I was just about to throw the paper away, then I noticed that there are an unusual amount of zeros for 215 SEK. I had to read this a few times: 215.000,00. Not that I'm slow or anything, it's just that you don't expect someone to send you a years salary like that, so thanks universe! 215 000 SEK! (that is 28 763 USD or 21 750 Euros)
I have spent many hours dreaming of the things I can do when all my hard work pays off and I become filthy stinking rich, but as the universe now have showed me, none of that hard work really matters! Hard work is not connected to getting money! I'm not at all bitter about the many many many thousand of hours spent working hard and learning mad skillz for pretty much nothing (so far). All I had to do all along was open my mail! Great! I'm so happy! Goddammit!
What to do with 215.000 smackers!
Now, what could I do with all that cash? That was my next thought, and when you, my dear reader, ponder the "ideas" below, please keep in mind that I am a morally corrupt, totally irresponsible and so very immature, guy.
- I can blow this joint, just take the money, the sweet sweet money and run like the wind!
- I could buy a car! That is better than running! I would be less tired.
- I could buy a motorcycle ! That is an even better mode of transport, I look cool even if completely I'm lost!
- I could buy a cheaper car, throw my crap out in the yard in a pile, set it on fire, and just head south where they will never ever find me! Yeah!
- I could move abroad, to Thailand, I could live there for a year, maybe two with this money. My diet would be drinks with umbrellas and bar-peanuts since I would spend all my time in bars trying to become more drunk today than I was yesterday. No, I have no ambitions of learning or working hard anymore... The universe took care of that! I just have to open my frigging mail...
- I could move to Miami! Flamingo South Beach is really beautiful! Lookie, available condos right here. Did you know that for what I pay for my crappy place per square meter, taking into account the available condo prices over there, it would cost me only 2000 SEK more to have the same apartment size in Miami, as in Stockholm! But Stockholm is not Miami, the wheater for one thing, the amount of bikinis for another.
Also, my plan to marry Scarlett Johansson would go a lot faster and be easier to execute if we, for one thing, were on the same continent. Over there I would be "That guy from Sweden", wich is a lot better than just being Ola. Hopefully over there I would also loose my usual surnames that I have over here: "Fat" and "Pervert" that is.
- I could pay my monthly rent, 40 times! Well, that was not that creative.
- I could place the money in stocks, and when those blithering morons that sent me the money come looking for it, I could sell the stocks and pocket the profit. If monkeys and doves and Playboy models (Link 1, Link 2) all can outshine actual stock brokers in return on investment in stocks, then I might be able to do the same.
- Lottery tickets! That is a great investment.
- I could use the money for a down payment for a house. In this freefalling market, I could make a killing!

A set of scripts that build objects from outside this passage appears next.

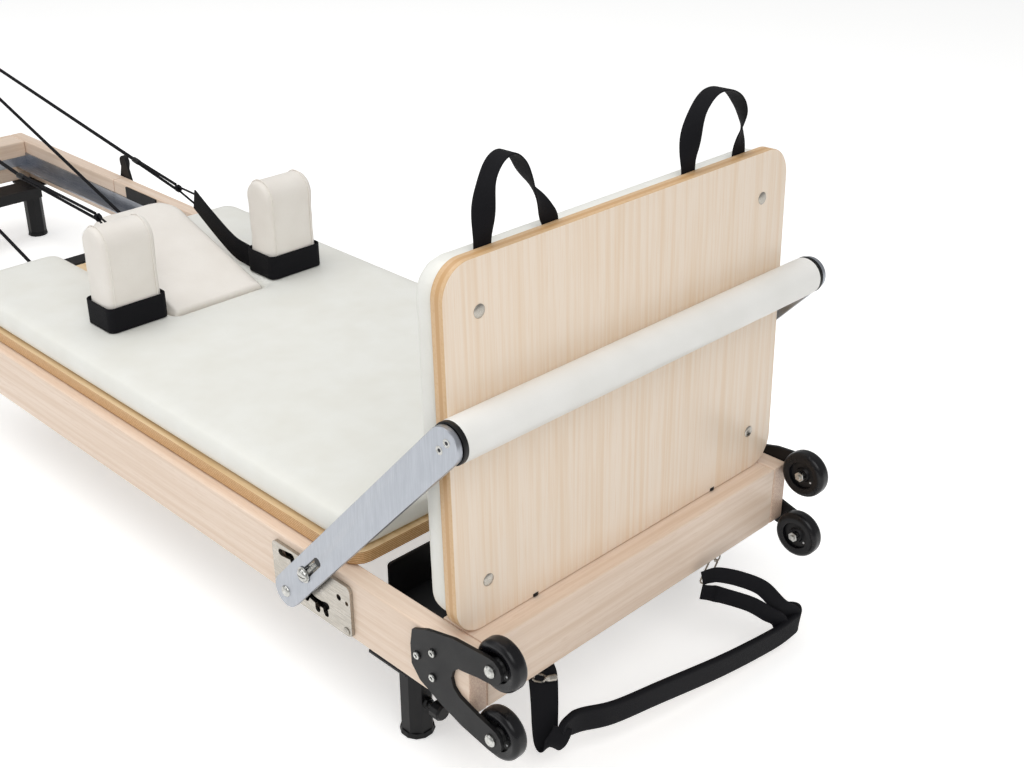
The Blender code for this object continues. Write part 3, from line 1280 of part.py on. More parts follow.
def build_footbar():
    """The steel bar with a boss at each end, and the cream sleeve with its end caps."""
    x, z = arm_point(ARM_REACH)
    boss = ARM_PLANE - SEAT - BOSS_HEIGHT
    half = [(boss, BAR_TUBE_RADIUS), (boss, BOSS_RADIUS), (ARM_PLANE - SEAT, BOSS_RADIUS)]
    profile = [(-along, radius) for along, radius in reversed(half)] + half
    mesh_part("bar_tube", turned(profile, (x, 0, z), (0, 1, 0), 20), "aluminium", (x, 0, z))
    bore = BAR_TUBE_RADIUS + SEAT
    end = SLEEVE_HALF + CAP_LENGTH
    upper = [(bore, end), (SLEEVE_RADIUS - 0.001, end), (SLEEVE_RADIUS, end - 0.001)]
    screw_part("bar_sleeve", upper + [(radius, -along) for radius, along in reversed(upper)], (x, 0, z), "cream", 24)


def build_bar_bolts():
    """Pivot bolts with spacer, washer and slotted dome, which the arms turn and slide on."""
    base = CATCH_FACE + SEAT
    spacer = ARM_PLANE - SEAT - base
    outer = ARM_PLANE + ARM_THICKNESS + SEAT - base
    washer = outer + 0.0016
    tip = outer + PIVOT_DOME_HEIGHT
    profile = [(0.0, PIVOT_COLLAR_RADIUS), (spacer, PIVOT_COLLAR_RADIUS), (spacer, PIVOT_PIN_RADIUS),
               (outer, PIVOT_PIN_RADIUS), (outer, 1.05 * PIVOT_COLLAR_RADIUS), (washer, 1.05 * PIVOT_COLLAR_RADIUS),
               (washer, 0.86 * PIVOT_COLLAR_RADIUS), (tip - 0.0018, 0.80 * PIVOT_COLLAR_RADIUS),
               (tip, 0.55 * PIVOT_COLLAR_RADIUS)]
    for side, sign in SIDES.items():
        start = (PIVOT[0], sign * base, PIVOT[1])
        bolt = mesh_part(side + "_bar_bolt", turned(profile, start, (0, sign, 0), 14), "zinc", start)
        cutter = side_box((PIVOT[0] - 2 * PIVOT_PIN_RADIUS, PIVOT[0] + 2 * PIVOT_PIN_RADIUS),
                          (base + tip - 0.0016, base + tip + 0.002), (PIVOT[1] - 0.0009, PIVOT[1] + 0.0009), sign)
        boolean(bolt, mesh_part(side + "_bolt_slot", cutter, "zinc"))


def catch_slot():
    """Outline of the channel round the pivot that the catch pins follow, with its notches."""
    half = CATCH_PIN_RADIUS + CATCH_PIN_CLEARANCE
    middle = ARM_TAIL - LIFT_TRAVEL
    inner, outer = middle - half, middle + half
    aside = math.degrees(math.asin(half / outer))
    first, last = CATCH_CHANNEL_START, CATCH_CHANNEL_END
    points = arc(arm_point(middle, first), half, first - 180, first - 90, 3)
    points += arc(arm_point(CATCH_LONG_NOTCH, first), half, first - 90, first + 90, 4)
    angle = first + aside
    for notch in CATCH_ANGLES:
        points += arc(PIVOT, outer, angle, notch - aside, 2)
        points += arc(arm_point(ARM_TAIL, notch), half, notch - 90, notch + 90, 4)
        angle = notch + aside
    points += arc(PIVOT, outer, angle, last, 2)[:-1]
    points += arc(arm_point(middle, last), half, last, last + 180, 4)
    points += arc(PIVOT, inner, last, first, 10)[1:-1]
    return points


def build_catch_plates():
    """Stainless plates on the side rails, with the catch slot, two round holes and two screws."""
    x1 = FOOT_FACE - CATCH_START
    low = CATCH_TOP - CATCH_HEIGHT
    screws = [(x1 - 0.0106, low + 0.0074), (x1 - CATCH_LENGTH + 0.0075, low + 0.0074)]
    outlines = [rectangle(x1 - CATCH_LENGTH, low, x1, CATCH_TOP, CATCH_CORNER, 4), catch_slot(),
                circle((x1 - 0.0237, CATCH_TOP - 0.0245), 0.0048, 10),
                circle((x1 - 0.0073, CATCH_TOP - 0.0266), 0.0035, 8)]
    for side, sign in SIDES.items():
        pieces = [plate(outlines, CATCH_THICKNESS, facing_y(sign * (CATCH_FACE - CATCH_THICKNESS / 2)))]
        pieces += [screw_head(x, sign * CATCH_FACE, z, (0, sign, 0)) for x, z in screws]
        joined_part(side + "_catch_plate", pieces, "stainless")


# Jump board


def jump_point(depth, y, height):
    """A point behind the jump board's front face, measured square to it and along it."""
    tilt = math.radians(JUMP_TILT)
    foot = RAIL_TOP + SEAT + JUMP_PLY * math.sin(tilt)
    return Vector((FOOT_FACE - JUMP_SETBACK - height * math.sin(tilt) - depth * math.cos(tilt), y,
                   foot + height * math.cos(tilt) - depth * math.sin(tilt)))


def jump_place(depth):
    """Stands an outline (across, height) on the jump board, its thickness growing backwards."""
    origin = jump_point(depth, 0, 0)
    upward = jump_point(depth, 0, 1) - origin
    backward = jump_point(depth + 1, 0, 0) - origin
    place = Matrix((Vector((0, 1, 0)), upward, backward)).transposed().to_4x4()
    place.translation = origin
    return place


def build_jump_board():
    """The board with its dome bolts and pegs, and its pad."""
    half = JUMP_HALF
    origin = jump_point(0, 0, 0)
    forward = jump_point(0, 0, 0) - jump_point(1, 0, 0)
    upward = jump_point(0, 0, 1) - jump_point(0, 0, 0)
    dome = [(-OVERLAP, DOME_RADIUS), (0.35 * DOME_HEIGHT, 0.92 * DOME_RADIUS), (0.75 * DOME_HEIGHT, 0.62 * DOME_RADIUS),
            (DOME_HEIGHT, 0.25 * DOME_RADIUS)]
    peg = [(-PEG_DEPTH, 0.7 * PEG_RADIUS), (0.002 - PEG_DEPTH, PEG_RADIUS), (SEAT, PEG_RADIUS),
           (SEAT, PEG_COLLAR_RADIUS), (PEG_COLLAR_HEIGHT, PEG_COLLAR_RADIUS)]
    outline = rectangle(-half, 0, half, JUMP_HEIGHT, JUMP_CORNER, 4)
    pieces = [plate([outline], JUMP_PLY, jump_place(JUMP_PLY / 2))]
    for sign in SIDES.values():
        pieces += [turned(dome, jump_point(0, sign * BOLT_SPREAD, height), forward, 10)
                   for height in (BOLT_LOW, BOLT_HIGH)]
        pieces.append(turned(peg, jump_point(PEG_SETBACK, sign * PEG_SPREAD, 0), upward, 10))
    joined_part("jump_board_ply", pieces, "laminate", origin)
    outline = rectangle(-half + JUMP_PAD_INSET, JUMP_PAD_INSET, half - JUMP_PAD_INSET,
                        JUMP_HEIGHT - JUMP_PAD_INSET, JUMP_CORNER, 4)
    pad = cushion(outline, pad_levels(JUMP_PAD, JUMP_PAD_EDGE), jump_place(JUMP_PLY + GRAB_THICKNESS + 2 * SEAT))
    mesh_part("jump_board_pad", pad, "cream", origin)


def grab_loop(route, centre):
    """One loop: flat between board and pad, edge-on where it arches over the top."""
    depth = JUMP_PLY + SEAT + GRAB_THICKNESS / 2
    forward = jump_point(0, 0, 0) - jump_point(1, 0, 0)
    feet = [(route[0][0], -GRAB_FOOT)] + list(route) + [(route[-1][0], -GRAB_FOOT)]
    flat = smooth_path([(y, height, 0.0) for y, height in feet], 2)
    peak = max(range(len(flat)), key=lambda index: flat[index].y)
    path, across = [], []
    for index, point in enumerate(flat):
        path.append(jump_point(depth, centre + point.x, JUMP_HEIGHT + point.y))
        share = min(1.0, max(0.0, point.y / GRAB_TWIST_HEIGHT))
        turn = math.radians(90) * (1 - share * share * (3 - 2 * share))
        turn = turn if index < peak else -turn
        across.append((forward * math.cos(turn) + Vector((0, math.sin(turn), 0))) * GRAB_WIDTH)
    return strip_body(path, across, GRAB_THICKNESS)


def build_grab_loops():
    """Two webbing loops and the band between board and pad that they are sewn to."""
    reach = GRAB_SPREAD + 2.5 * GRAB_WIDTH
    band = plate([rectangle(-reach, JUMP_HEIGHT - 2 * GRAB_WIDTH, reach, JUMP_HEIGHT - GRAB_FOOT / 2, 0.004, 2)],
                 0.8 * GRAB_THICKNESS, jump_place(JUMP_PLY + SEAT + GRAB_THICKNESS / 2))
    pieces = [band, grab_loop(NEAR_GRAB, -GRAB_SPREAD), grab_loop(FAR_GRAB, GRAB_SPREAD)]
    joined_part("grab_loops", pieces, "webbing")


# Foot strap


def strap_point(ahead, y, drop):
    """A point before the foot face and under the rails' top."""
    return Vector((FOOT_FACE + ahead, y, RAIL_TOP - drop))


def build_strap_hooks():
    """An eye under the end rail on each side with a long link, and the near snap's barrel."""
    x = FOOT_FACE - EYE_SETBACK
    top = RAIL_BOTTOM - SEAT
    for side, (y, link_end) in (("near", NEAR_EYE), ("far", FAR_EYE)):
        centre = Vector((x, y, top - EYE_SHANK - EYE_RADIUS))
        turns = [2 * math.pi * step / 10 for step in range(10)]
        ring = [centre + Vector((0, math.cos(turn), math.sin(turn))) * EYE_RADIUS for turn in turns]
        end = strap_point(*link_end)
        bearing = centre + Vector((0, math.copysign(EYE_RADIUS, end.y - y), 0))
        toward = (end - bearing).normalized()
        across = (Vector((1, 0, 0)) - toward * toward.x).normalized()
        link = []
        for base, offset in ((bearing + toward * (LINK_HALF - EYE_WIRE), math.pi / 2),
                             (end - toward * LINK_HALF, -math.pi / 2)):
            for step in range(5):
                turn = offset + math.pi * step / 4
                link.append(base + (toward * math.cos(turn) + across * math.sin(turn)) * LINK_HALF)
        pieces = [rod((x, y, top - EYE_SHANK - OVERLAP), (x, y, top), 1.6 * EYE_WIRE, 12),
                  tube(ring, EYE_WIRE, 1, True), tube(link, EYE_WIRE, 1, True)]
        if side == "near":
            barrel = [(-OVERLAP, 0.5 * BARREL_RADIUS), (0.2 * BARREL_LENGTH, BARREL_RADIUS),
                      (0.85 * BARREL_LENGTH, BARREL_RADIUS), (BARREL_LENGTH, 0.5 * BARREL_RADIUS)]
            pieces.append(turned(barrel, end, strap_point(*BARREL_END) - end, 12))
        joined_part(side + "_strap_hook", pieces, "stainless", smooth_angle=45.0)


def build_foot_strap():
    """The padded band with the webbing at both its ends."""
    path = smooth_path([strap_point(*point) for point in FOOT_BAND], 2)
    upright = Vector((0.10, 0, 0.995)) * BAND_WIDTH
    pieces = [strip_body(path, [upright * min(1.0, 0.2 + 0.2 * index) for index in range(len(path))],
                         BAND_THICKNESS)]
    path = smooth_path([strap_point(*point) for point in NEAR_WEBBING], 2)
    spread = Vector((0.6, 0.8, 0)) * (1.05 * BAND_WIDTH)
    pieces.append(strip_body(path, [spread] * len(path), WEBBING_THICKNESS))
    start, end = Vector((0.2, 0.3, 0.9)), Vector((0.5, 0.8, 0.2))
    for route in (FAR_UPPER_WEBBING, FAR_LOWER_WEBBING):
        path = smooth_path([strap_point(*point) for point in route], 2)
        last = len(path) - 1
        across = [start.lerp(end, index / last).normalized() * (0.6 * BAND_WIDTH) for index in range(last + 1)]
        pieces.append(strip_body(path, across, WEBBING_THICKNESS))
    joined_part("foot_strap", pieces, "webbing")


def main():
    """Builds the reformer piece by piece."""
    start_scene()
    build_side_rails()
    build_cross_rails()
    build_tracks()
    build_fold_hinge()
    build_foot_legs()
    build_stands()
    build_leg_knobs()
    build_wheel_plates()
    build_wheels()
    build_spring_bar()
    build_carriage_board()
    build_carriage_pad()
    build_roller_axles()
    build_carriage_chassis()
    build_springs()
    build_headrest()
    build_shoulder_rests()
    build_hand_loops()
    build_ropes()
    build_pulleys()
    build_bar_arms()
    build_footbar()
    build_bar_bolts()
    build_catch_plates()
    build_jump_board()
    build_grab_loops()
    build_strap_hooks()
    build_foot_strap()


if __name__ == "__main__":
    main()
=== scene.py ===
"""Finished look of a folding pilates reformer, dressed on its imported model.

Metres, +Z up, +X towards the foot end, near side at -Y. A distance is measured back from
the foot end's face and a height from the rails' top, as in the model's own source.
"""
import logging
import math
from dataclasses import dataclass, field
from enum import Enum
from typing import Any, Callable, Iterable, Sequence

import bmesh
import bpy
from mathutils import Matrix, Vector


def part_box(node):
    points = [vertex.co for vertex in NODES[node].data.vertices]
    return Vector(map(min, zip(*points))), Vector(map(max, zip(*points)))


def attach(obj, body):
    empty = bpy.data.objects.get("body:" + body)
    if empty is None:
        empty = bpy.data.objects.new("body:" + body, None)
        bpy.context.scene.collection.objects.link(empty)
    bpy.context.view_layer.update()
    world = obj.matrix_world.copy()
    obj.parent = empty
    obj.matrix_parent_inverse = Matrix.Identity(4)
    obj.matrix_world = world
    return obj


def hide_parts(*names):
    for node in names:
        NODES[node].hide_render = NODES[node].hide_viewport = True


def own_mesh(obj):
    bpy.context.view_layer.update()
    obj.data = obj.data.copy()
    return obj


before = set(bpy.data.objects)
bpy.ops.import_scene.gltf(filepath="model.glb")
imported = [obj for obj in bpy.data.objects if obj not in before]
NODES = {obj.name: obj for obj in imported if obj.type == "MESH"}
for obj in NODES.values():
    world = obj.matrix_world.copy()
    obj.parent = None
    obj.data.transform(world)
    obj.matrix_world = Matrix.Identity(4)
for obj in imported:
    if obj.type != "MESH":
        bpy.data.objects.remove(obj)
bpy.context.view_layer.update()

LOG = logging.getLogger("reformer")

# Where the model's own parts lie, and the least gap between two of them (SEAT)
FOOT_FACE = 1.1262
RAIL_TOP = 0.235
HALF_WIDTH = 0.325
SEAT = 0.0003
PAD_BOTTOM = 0.2563
PAD_TOP = 0.2995
SIDES = {"near": -1, "far": 1}
LAY = "lay"

# How far the jump board leans back
JUMP_TILT = math.radians(1.75)

# The shoulder rests, which the hand loops lie round
REST_FACE = 0.977
REST_DEPTH = 0.072
REST_INNER = 0.112
REST_WIDTH = 0.104

Outline = list[tuple[float, float]]


def at(distance: float, across: float, height: float) -> Vector:
    """A point this far back from the foot face and this high over the rails' top."""
    return Vector((FOOT_FACE - distance, across, RAIL_TOP + height))


def linear(code: str) -> tuple[float, float, float, float]:
    """Turns an sRGB hex colour to linear.

    Args:
        code: the colour as "#RRGGBB".

    Returns:
        Red, green, blue and alpha as Blender's sockets take them.
    """
    parts = [int(code[index:index + 2], 16) / 255 for index in (1, 3, 5)]
    red, green, blue = (c / 12.92 if c <= 0.04045 else ((c + 0.055) / 1.055) ** 2.4 for c in parts)
    return red, green, blue, 1.0


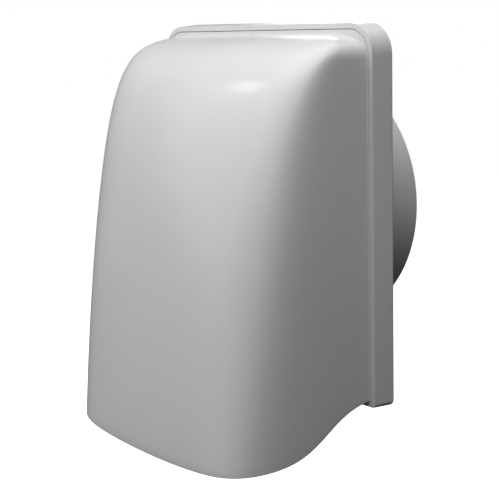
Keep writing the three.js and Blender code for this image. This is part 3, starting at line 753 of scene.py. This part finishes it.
def make_screws(material):
    """Four screws through the spigot's flange, and two upwards through the guard."""
    for i, (x, z) in enumerate(screw_places(), 1):
        screw = screw_mesh(SCREW_LENGTH["spigot"])
        screw = moved(screw, Matrix.Translation((x, FLANGE["front"] - GAP, z)))
        node = f"spigot_screw_{i}"
        piece(f"{node}_fine", screw, "base", material, [node])
    for name, side in (("left", -1), ("right", 1)):
        place = (side * GUARD_SCREW["x"], GUARD_SCREW["y"], GUARD["top"] - GUARD["thickness"] - GAP)
        upright = Matrix.Translation(place) @ Matrix.Rotation(math.pi / 2, 4, "X")
        screw = moved(screw_mesh(SCREW_LENGTH["guard"]), upright)
        node = f"guard_screw_{name}"
        piece(f"{node}_fine", screw, "cowl", material, [node])


# ---------- Pieces of the flap ----------


def block(low, high, edge=0.3):
    """A box with softened edges from its lowest to its highest corner."""
    outline = [(low[0], low[2]), (high[0], low[2]), (high[0], high[2]), (low[0], high[2])]
    return slab([softened(outline, edge, 2)], high[1], low[1], edge)


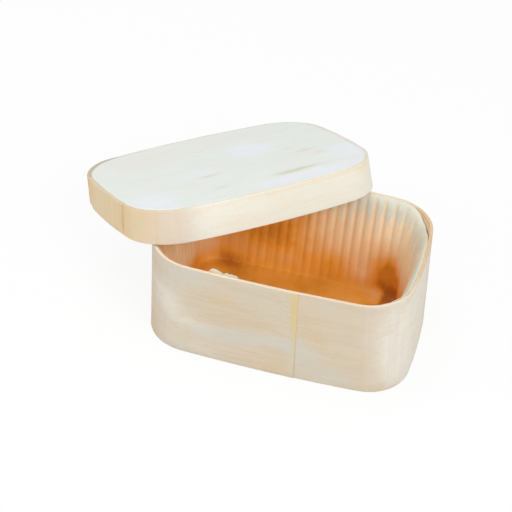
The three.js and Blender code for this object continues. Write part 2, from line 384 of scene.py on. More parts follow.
def bend_strip(name, low, high, height, veneer, lap, seed, stains, material):
    """A bent strip: it starts at the seam, runs once round and laps over its own start."""
    whole = arc_lengths(high).sum()
    close = np.array(SEAM_POINTS)
    count = int(whole / POINT_SPACING)
    middle = np.linspace(close[-1], whole - close[-1] - SEAM_CLEARANCE, count)[1:-1]
    run = np.concatenate([close, middle, whole - SEAM_SLIT - close[::-1]])
    outward, z = strip_profile(veneer, height, lap["raised"])
    outward, z = outward[:, None], z[:, None]
    run = run[None, :] + 0 * z
    near_seam = np.exp(-((np.minimum(run, whole - run) / SLANT_REACH) ** 2))
    slant = (z / height - 0.5) * lap["slant"]
    arc = lap["arc"]
    seam_way = (arc_lengths(high)[:arc].sum() + arc_lengths(high)[arc] / 2 + lap["past"]) / whole
    ways = seam_way + (run + slant * near_seam) / whole
    left = whole - run
    lapped = np.clip((lap["length"] - left) / lap["run_out"], 0, 1)
    lapped = lapped**2 * (3 - 2 * lapped) * (z > lap["raised"])
    spring = LAP_SPRING * np.exp(-((left / LAP_SPRING_REACH) ** 2)) * (z > lap["raised"])
    bent = STRIP_WAVES * (wobble(run, whole, 9, seed) * (0.35 + 0.65 * z / height) - 0.8)
    lift = RIM_WAVES * (wobble(run, whole, 14, seed + 1) - 1) * (z / height) ** 4
    worn = RIM_WEAR * wobble(run, whole, 160, seed + 2) * (z > height - RIM_WEAR_DEPTH)
    offset = outward + (lap["step"] * lapped + spring) * (outward > -veneer / 2) + bent
    rings = wall_points(low, high, height, ways, offset, z + 0 * run)
    rings[..., 2] += lift + worn
    passed = np.concatenate([[0], np.cumsum(np.hypot(np.diff(outward[:, 0]), np.diff(z[:, 0])))])
    strip = np.stack([run, passed[:, None] + 0 * run, 0 * run], -1) * 100
    cut = ((z < CUT_EDGE_DEPTH) | (z > height - CUT_EDGE_DEPTH)) * np.ones_like(run)
    marks = {
        "strip": strip,
        "cut_edge": cut,
        "from_seam": np.where(left < whole / 2, left, -run) * 1000,
        "height_share": z / height + 0 * run,
        "inside": (outward <= -veneer * 0.75) + 0 * run,
        "bent": corner_share(high, ways),
    }
    for tone, places in stains.items():
        marks[tone] = patches(ways % 1.0 * whole * 1000, z * 1000 + 0 * run, places, whole * 1000)
    return skin_over(name, rings, True, marks, material)


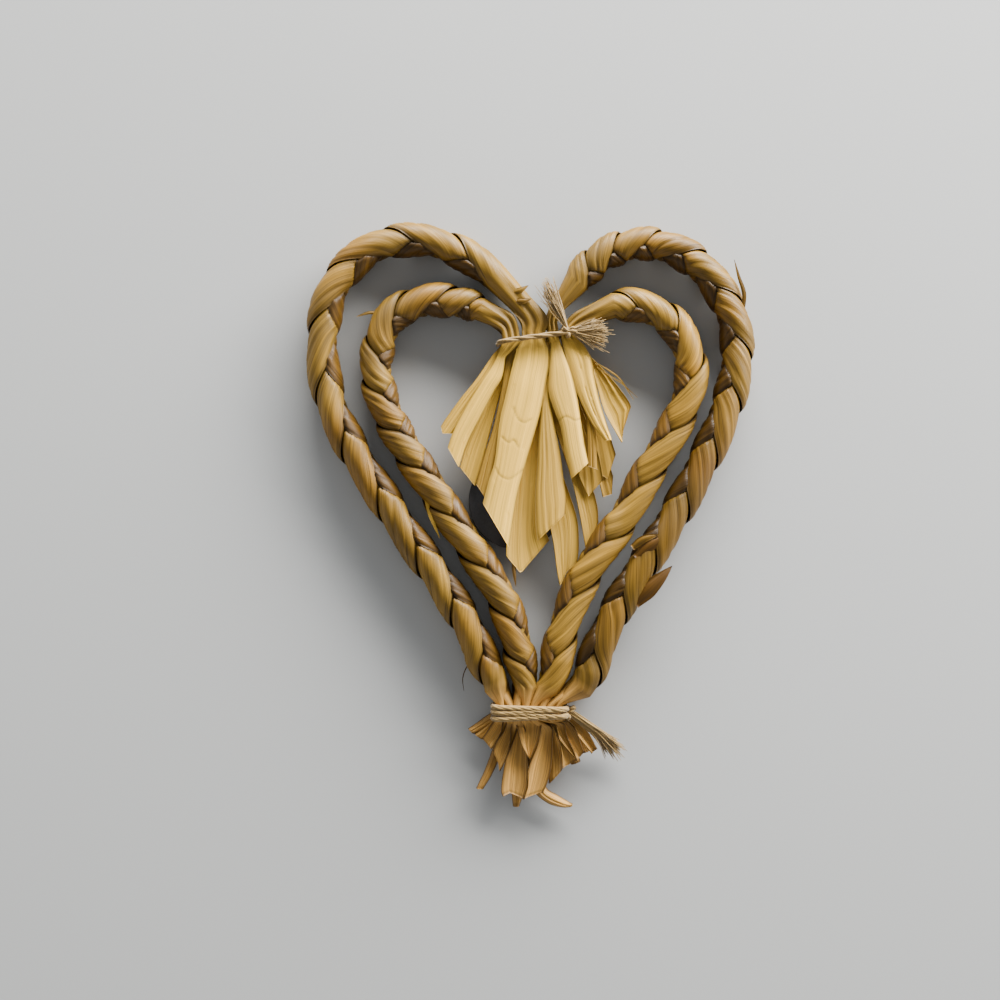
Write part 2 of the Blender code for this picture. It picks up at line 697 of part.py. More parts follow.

- I could hire a staff of slutty, bendy, creative women with unusually low morals and give them one single task: to make the pleasure center in my tiny brain overload! Preferably frie it completly and be quick about it! I even know where to look for such a staff: nudie bars!
- Maybe my staff would like to to Miami!? The money would be gone in a week, but what a week!
Well, I wouldn't get my hopes up just yet, usually the Universe likes to butter me up right before it smites me just to make sure I really feel it. So bad things usually follows right after good things. At least for me personally. I try to see myself as something more than an organic pain collector racing towards oblivion, but it's hard sometimes.
Update: It has been three weeks now, and no one has asked me about it yet. But I sure do sleep well nowdays. I've got money in the bank!
Update: A friend of my also gave me an excellent tip which I did not act upon. Swedish law says that I could declare bankruptcy, use the money and pay all my taxes and other stuff, keep the rest and that would be perfectly legal! Well exept the "keep the rest"-part, but the tax part is correct. In Sweden taxes are huge too. The legality of it is interesting also because I'm actually not allowed to pay the sender of the money before I pay the taxes I personally owe.
Update: I got a nice letter from the big corporation and one pretty funny phonecall: "-You wouldn't happen to have my money would you?". -"What money?". It turns out that it was not that big corporation that did wrong, it was a writer, who happened to have the same first name as me no less. I'm sure the latter part is another hidden message from the universe. He had had worked for six months on a book and the money was his payment for it. So I sent the money back. He sent me a bottle of fine single malt whiskey as a thanks. Cheers!
The phrase: "Don't think of yourself as an organic pain collector racing towards oblivion" is something Dogbert says to Dilbert in one of my absolute favourite Dilbert strips. That phrase really crcks me up. The creator of Dilbert is of course Scott Adams, and he is also one of my personal heroes. He also has a blog: Scott Adams Blog.